Keep Branding Consistent

A strong brand image can do wonders for a business. It's the secret to setting your products apart from the competition. It also involves storytelling, which can make your brand more memorable by appealing to your audience's emotions.

Group Products That Sell Well Together

You can group products by: 
- Theme
- Price (under or over a certain amount)
- Purpose (formal, casual, party)
- Target customer 
- Color

Grouping products that sell well together can help customers see how one product works with another. This can help drive sales by giving customers an idea of what else they could buy simultaneously.

Use Symmetry

Symmetry is great for drawing attention to products, creating height variations, and adding interest to displays. It helps break up the merchandise and keeps things interesting for the customer’s eye. 

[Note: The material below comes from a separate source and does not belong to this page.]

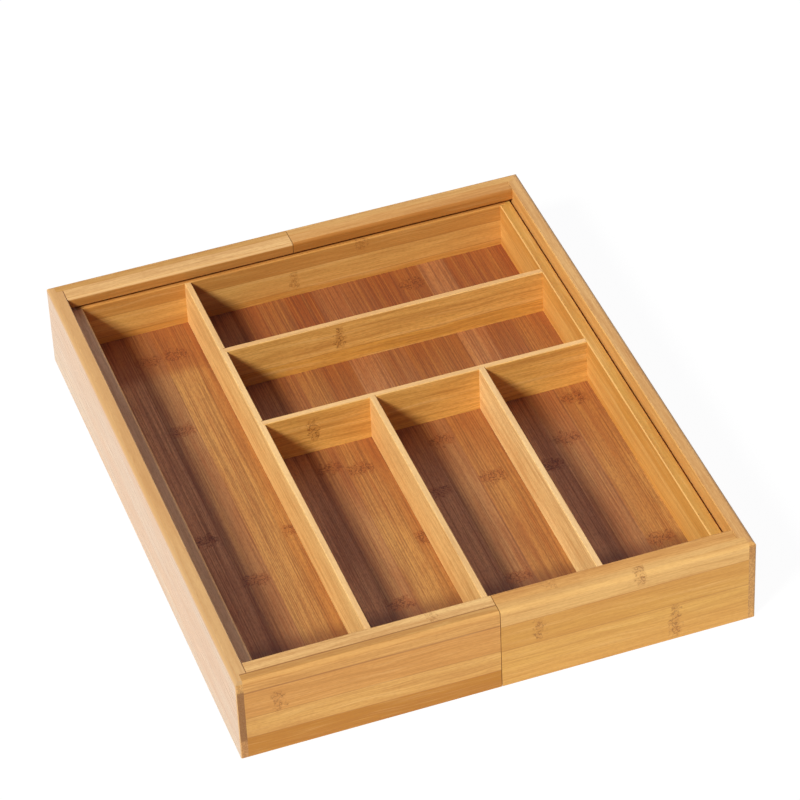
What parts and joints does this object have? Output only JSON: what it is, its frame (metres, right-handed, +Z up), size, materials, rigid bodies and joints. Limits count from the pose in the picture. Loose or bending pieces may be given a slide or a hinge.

Highlight High-margin and Popular Products

You want customers to buy the products with the highest profit margin so make it easy for them to find these. Place them in prominent areas of your shop or on display pieces like mannequins. You could devote custom shelving to call attention to your bestsellers or new items.

Change Displays Regularly

Displays should be changed out regularly to keep things fresh. Customers will be eager to check out the latest offerings. To remember what displays to put out, schedule them in advance using a calendar.

If you need ideas for arranging your displays, keep Audrey's five essential visual merchandising tips in mind:

1. Displays should always reflect your store's brand identity and aesthetic.
2. Don't stress over coming up with an idea; instead, just let creativity come to you naturally, and don’t second guess it.
3. Keep your display well-balanced and make use of negative space.
4. Showcase products that consumers don't usually look for.
5. Always have a concept or theme in mind to keep your display cohesive.

Provide Outstanding Customer Service

The entire buying process should be smooth and pleasurable for the customer. However, only some consumers are the same, so tailoring your sales approach to each individual can boost revenue and encourage repeat purchases.

Some consumers prefer a quick in-and-out experience; some people prefer to be left alone until they are prepared to pay or ask a question, while others will want to engage in conversation. Keep an eye out for how customers act when they enter the store, and try to model your greeting after it.

Top 3 Dont's in Visual Merchandising

When it comes to visual merchandising, there are some basics that can’t go wrong. But what about what not to do when setting up your store?

Here are three definite “dont’s” in visual merchandising. 

Don’t Make it too Busy

When the display becomes too busy, it can be distracting and confusing for customers. A cluttered display sends the message that your store has too much inventory or that you don’t know how to organize your products effectively. It also creates a lot of competition among products for attention.

Your goal should be to create an organized, clean, and simple display.

You don’t have to have every item in your display match perfectly, but there should be some sort of consistency and leave room for the eyes to rest.

Don’t Include Tags or Hangers in Your Display

These items will only clutter up your display and distract from what you want people to see — the product! Instead, use signage or other props as part of the overall theme of your display. Make sure that all signage matches the products under or around it.

Don’t Be Intimidated by Cross Merchandising Products

Don’t be scared of experimenting with your display. Cross-merchandising is a great way to bring more attention to specific items that may not be selling as well as others. If you have a clearance rack full of items that aren’t selling very well, try pairing them with other products that are.

A well-defined merchandising strategy can work as a sensory experience for your shoppers, which brings them back again and again. Investing time and effort in merchandising will always pay back in spades!